Suppliers. I did not look at the effect of contract executive assistants on the bargaining power of suppliers in 2004. In fact, there was no supply to the grade until 2007. When recruitment resumed, the Grade faced a different supplier market. In the past, the Grade recruited openly in the manpower market every year, and executive officer openings were the prime target for fresh graduates. In 2007, the market was full of graduates with a few years of working experience. Furthermore, there was a large pool of contract executive assistants who had ample experience in the work of executive officers as well as being tested on the job for some time. To look at candidates with contract executive assistant background was like choosing officers who had already gone through a probation period. In a way, contract executive assistants provided a good opportunity for the Grade to pick the best from the suppliers.

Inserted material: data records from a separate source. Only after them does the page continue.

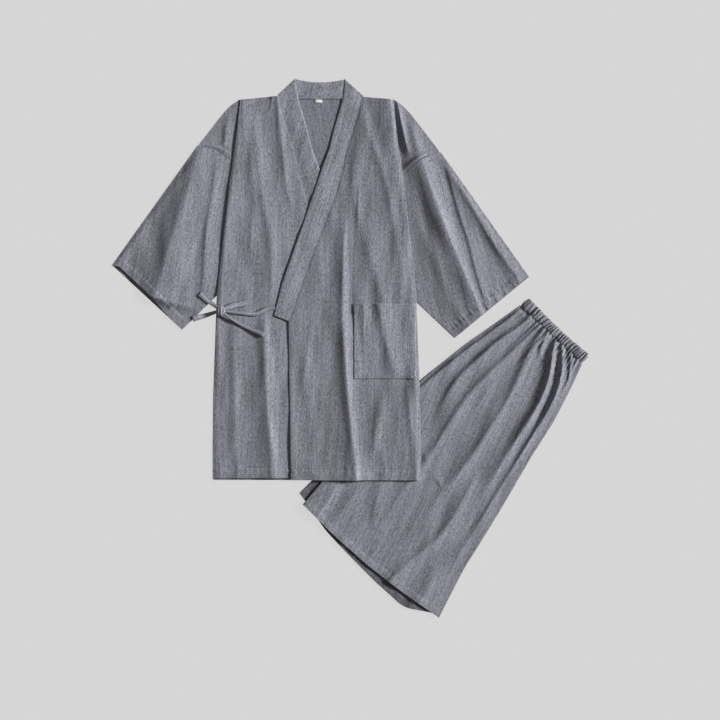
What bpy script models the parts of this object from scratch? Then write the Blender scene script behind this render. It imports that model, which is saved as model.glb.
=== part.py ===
"""Jinbei set laid flat on a table: a wrap jacket tied at its side, and its shorts.

The shorts are folded in half, leg on leg, and lie slantwise with one corner under the jacket.
The jacket lies on its back, its wearer's left front over its right one, its sleeves drawn down
and the spare width at each side tucked in as a long pleat. +X is the wearer's left, +Y is
towards the collar, +Z is up off the table, and the origin is under the middle of the set.
"""
import bpy
import numpy as np

# Cloth
CLOTH = 0.0010            # one layer of cotton
BAND = 0.0022             # a folded and sewn band: collar, waistband, ties
GAP = 0.0005              # air between two layers
SEAM = 0.0002             # half the space between two pieces at a seam
TURN = 0.0025             # reach of a soft turned edge past the last flat point
HOLLOW = 0.0014           # space inside a flattened sleeve or leg

# Jacket, from its centre line and up from its hem
JACKET_PLACE = (-0.068, -0.270)
SHOULDER = 0.779          # hem to shoulder point
NECK_RISE = 0.007         # how much higher the shoulder is beside the collar
NECK_RUN = 0.070          # width over which it rises
BACK_RISE = 0.003         # how far the back's neck seam bows up in its middle
BACK_NECK = 0.7825        # hem to the lower edge of the collar behind the neck
UNDERARM = 0.375          # hem to underarm
CUFF = {-1: ((-0.418, 0.439), (-0.277, 0.309)),
        1: ((0.434, 0.415), (0.284, 0.292))}

# Side of the body: height, folded edge, width tucked in behind it, and how far the shoulder
# cloth that comes out again from under the tuck reaches on the wearer's right and on the left.
SIDE_COLUMNS = ("height", "fold", "tuck", "right_reach", "left_reach")
SIDE = (
    (0.779, 0.1570, 0.006, 0.1590, 0.1590),
    (0.766, 0.1585, 0.012, 0.1775, 0.1775),
    (0.750, 0.1600, 0.020, 0.1925, 0.1925),
    (0.735, 0.1617, 0.027, 0.2045, 0.2045),
    (0.710, 0.1645, 0.037, 0.2235, 0.2235),
    (0.685, 0.1675, 0.049, 0.2420, 0.2428),
    (0.672, 0.1698, 0.053, 0.1990, 0.2525),
    (0.660, 0.1717, 0.057, 0.1810, 0.2220),
    (0.645, 0.1735, 0.061, 0.1700, 0.1995),
    (0.620, 0.1771, 0.070, 0.1660, 0.1750),
    (0.600, 0.1800, 0.078, 0.1670, 0.1683),
    (0.560, 0.1840, 0.095, 0.1700, 0.1700),
    (0.500, 0.1910, 0.105, 0.1780, 0.1780),
    (0.440, 0.1980, 0.100, 0.1870, 0.1870),
    (UNDERARM, 0.2045, 0.090, 0.1950, 0.1950),
    (0.310, 0.2070, 0.088, None, None),
    (0.240, 0.2095, 0.085, None, None),
    (0.170, 0.2120, 0.083, None, None),
    (0.110, 0.2125, 0.082, None, None),
    (0.055, 0.2130, 0.082, None, None),
    (0.000, 0.2130, 0.082, None, None),
)
ARM_START = {-1: 5, 1: 6}   # first row of SIDE on the armhole seam of each sleeve
SLEEVE_FOOT = {-1: 0.390, 1: UNDERARM}   # height at which each sleeve's lower edge starts

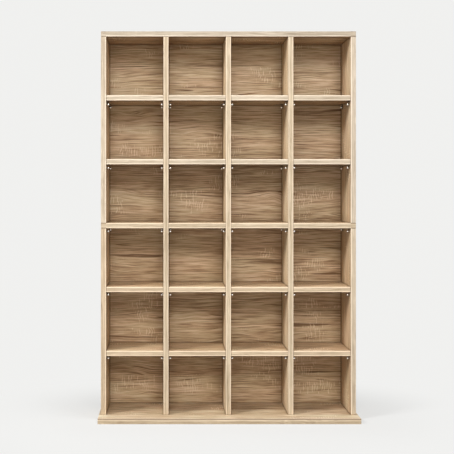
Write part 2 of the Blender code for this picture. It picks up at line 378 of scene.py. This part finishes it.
def pressed_fibre(finish):
    """The unprinted side of the back sheets."""
    mottle = finish.noise(finish.spot(), (150.0, 150.0, 150.0), 3.0)
    hair = finish.noise(finish.spot(), (1500.0, 500.0, 500.0))
    return finish.ramp(mottle * 0.5 + hair * 0.5, FIBRE_TONES)


def joint_line_and_corner_shade(finish, x, y, z, near_uprights, near_levels):
    """Painted shade round the joints of a cell, darkest in the corner itself, over a dark joint
    line.

    A surface that is near both uprights and levels is the back, and has no corner with itself.
    """
    apart = REAR - y
    if near_uprights:
        upright_face = (x - LEFT - BOARD / 2).maths("PINGPONG", PITCH_X / 2) - BOARD / 2
        apart = upright_face if near_levels else apart.least(upright_face)
    if near_levels:
        level_face = (z - BOARD / 2).maths("PINGPONG", PITCH_Z / 2) - BOARD / 2
        apart = apart.least(level_face.maths("ABSOLUTE"))
    within = x.maths("ABSOLUTE").fall(-LEFT - BOARD, -LEFT - BOARD + SKIN)
    line = apart.fall(*JOINT_SHADE_LINE[:2]) * JOINT_SHADE_LINE[2]
    veil = apart.fall(*CORNER_SHADE_VEIL[:2]) * CORNER_SHADE_VEIL[2]
    return (line + veil) * within


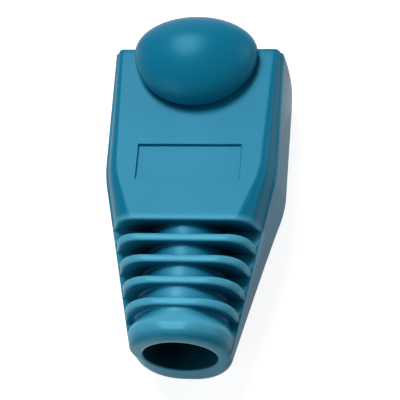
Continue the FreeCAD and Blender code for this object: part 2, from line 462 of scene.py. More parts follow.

Buyers. Buyers in the competitive environment of the Grade are mainly senior executive officers in departments. The availability of contract executive assistants increased their bargaining power in many aspects. The main cause of the manpower problem in the last few years was the inability of the General Grades Office in supplying executive officers, while departments were facing staff shortage from wastage as well as new manpower demand in new services. Both the Financial Services and Treasury Bureau and Civil Service Bureau encouraged the engagement of non-civil service contract staff to meet the manpower demand. Buyers were given power. Instead of seeking supply from the grade management, departments were happily sourcing manpower by themselves from the market. The bonuses were, not only could they solve the manpower supply problem, buyers could also do it cheaper, and in a more efficient manner. They also had more power in managing the contract executive assistants than government executive officers in the area of pay and benefits, hiring and firing. Such arrangement enabled departments to deploy the just-in-time management theory of the modern world.
Government. While some academics considered government as a major force in the competitive environment. Michael Porter did not include government as the sixth force. He proposed that the government, or government intervention, or government rules and regulations, should be viewed as an important element which could affect all five forces. Indeed, the attitude and policy of the government towards the use of non-civil service contract staff greatly affect the forces and the competitive environment of the Executive Officer grade. The most important question is: are we going to engage contract executive assistants forever? The government stated openly that non-civil service contract staff would only be used for short duration to meet manpower needs of temporary nature or project based. In fact, everything is temporary before it gets permanent, and all permanent needs are temporary if dissected into projects. I predicted that, despite the continued effort to recruit government executive officers, the use of contract executive assistants will also continue, thus providing substitute of executive officers in all cases of sudden surge of manpower demand.
As long as the non-civil service contract arrangement is still in place, the competitive environment of the Executive Officer Grade will continue to be affected. I would say the major impact would be the bargaining power of buyers. First, departmental users are not required to rely entirely on General Grades Office on the supply. Contract executive assistants could be engaged anytime. General Grades Office will degrade into a promotion machine for government executive officers. Its major function of recruitment is no long the lifeline for departmental management functions. Another major role of the General Grades Office is the maintenance of the coherence of executive officers as a group, but it would not be easy if contract executive assistants are not treated as members of the family.
The other major impact on the buyers would be the reputation of the Executive Officer Grade as the essential back up force in the government. In the past, the General Grades Office was called upon on many occasions to organize and tackle major tasks of ad hoc nature. Her ability to mobilize at short notice a large pool of managers helped trouble-shoot many problems. Recently, there were incidents that departments advertised non-civil service contract openings in order to gather a team quickly from the market. The Grade is losing the leverage of her supplier bargaining power in the competitive environment.